What can transactional lawyers do to reduce the litigation risk? For studio lawyers, who have the luxury of crafting 30-page agreements, Janowitz suggests a possible tweak to the already protective language: add a sentence in which the actor waives any copyright interest that may exist in his or her performance (but be careful not to imply in the new language that such an interest does, in fact, exist).
But for smaller productions – independent films, reality shows, web productions and the like – the problem is more difficult. Because of their smaller budgets, those projects typically use shorter agreements and are less likely to be rigorously lawyered, as Grimmelmann points out:
“(This decision) elevates the consequences of screwing up even one piece of paperwork from ‘mild hassle’ to ‘potentially catastrophic.’ Smaller, low-budget, independent, and student productions – ones that don’t have experienced lawyers crossing every t and dotting every i – are most at risk.”

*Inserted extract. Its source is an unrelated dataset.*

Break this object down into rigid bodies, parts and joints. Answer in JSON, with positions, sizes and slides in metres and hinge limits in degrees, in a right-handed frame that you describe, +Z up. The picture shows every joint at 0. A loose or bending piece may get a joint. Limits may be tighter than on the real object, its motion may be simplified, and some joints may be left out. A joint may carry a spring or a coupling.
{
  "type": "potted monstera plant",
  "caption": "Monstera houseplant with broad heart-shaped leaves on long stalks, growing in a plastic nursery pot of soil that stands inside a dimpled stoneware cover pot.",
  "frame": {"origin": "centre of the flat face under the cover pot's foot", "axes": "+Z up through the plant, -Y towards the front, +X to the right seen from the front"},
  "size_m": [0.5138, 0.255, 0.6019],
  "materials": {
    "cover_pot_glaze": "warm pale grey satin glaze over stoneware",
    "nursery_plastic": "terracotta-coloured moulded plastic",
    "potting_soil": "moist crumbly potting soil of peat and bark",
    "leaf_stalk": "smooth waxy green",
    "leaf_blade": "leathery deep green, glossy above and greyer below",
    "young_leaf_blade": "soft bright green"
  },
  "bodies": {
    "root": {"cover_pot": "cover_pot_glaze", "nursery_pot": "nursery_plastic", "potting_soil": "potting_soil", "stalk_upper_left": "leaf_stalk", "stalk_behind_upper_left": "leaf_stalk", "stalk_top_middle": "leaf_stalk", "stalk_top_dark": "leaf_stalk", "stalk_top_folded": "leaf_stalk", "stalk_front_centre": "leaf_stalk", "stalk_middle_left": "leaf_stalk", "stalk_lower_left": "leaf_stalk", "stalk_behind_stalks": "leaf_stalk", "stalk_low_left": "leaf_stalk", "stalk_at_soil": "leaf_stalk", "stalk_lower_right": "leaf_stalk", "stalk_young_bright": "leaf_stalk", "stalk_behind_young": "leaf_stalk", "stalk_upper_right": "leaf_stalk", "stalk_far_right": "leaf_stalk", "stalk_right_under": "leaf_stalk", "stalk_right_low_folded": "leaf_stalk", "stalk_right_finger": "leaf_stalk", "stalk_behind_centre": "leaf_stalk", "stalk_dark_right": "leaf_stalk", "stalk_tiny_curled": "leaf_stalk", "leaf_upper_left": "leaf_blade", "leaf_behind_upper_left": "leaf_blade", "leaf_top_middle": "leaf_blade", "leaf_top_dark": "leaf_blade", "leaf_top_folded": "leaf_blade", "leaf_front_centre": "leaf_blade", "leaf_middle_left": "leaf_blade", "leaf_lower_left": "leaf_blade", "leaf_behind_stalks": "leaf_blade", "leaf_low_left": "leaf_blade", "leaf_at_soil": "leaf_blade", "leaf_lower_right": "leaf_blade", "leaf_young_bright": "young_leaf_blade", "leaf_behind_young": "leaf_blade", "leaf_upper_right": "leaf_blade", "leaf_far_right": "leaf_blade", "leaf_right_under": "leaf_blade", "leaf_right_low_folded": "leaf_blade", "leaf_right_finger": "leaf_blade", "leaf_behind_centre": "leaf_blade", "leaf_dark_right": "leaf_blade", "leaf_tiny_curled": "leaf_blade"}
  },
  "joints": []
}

Nor is it clear that paperwork can be 100 percent effective.
Suppose, for instance, that Garcia had signed an acting agreement or a release, but had still been deceived about the nature of the film, as she alleges. Would she have still prevailed? It becomes a harder case, but the issue doesn’t necessarily disappear. After all, even a written agreement is subject to attack for fraud. “This case gives a little ammunition” for such an argument, Nimmer acknowledged.
And what if the fraud weren’t as shocking as alleged here, where Garcia’s performance was allegedly turned into an anti-Mohammed slur? Here too, one has to wonder. The majority opinion says, “Garcia was duped into providing an artistic performance that was used in a way she never could have foreseen.” Is that phrasing broad enough to encompass the frat boys and others who were duped into appearing in Sacha Baron Cohen’s film Borat under false pretenses?
Those are questions with no easy answers – unless, that is, a larger panel of the 9th Circuit takes the case and decides to reverse. Google has filed its appeal for what is called en banc review. Those appeals are rarely granted, but this case, with a flurry of amicus briefs likely, may be an exception.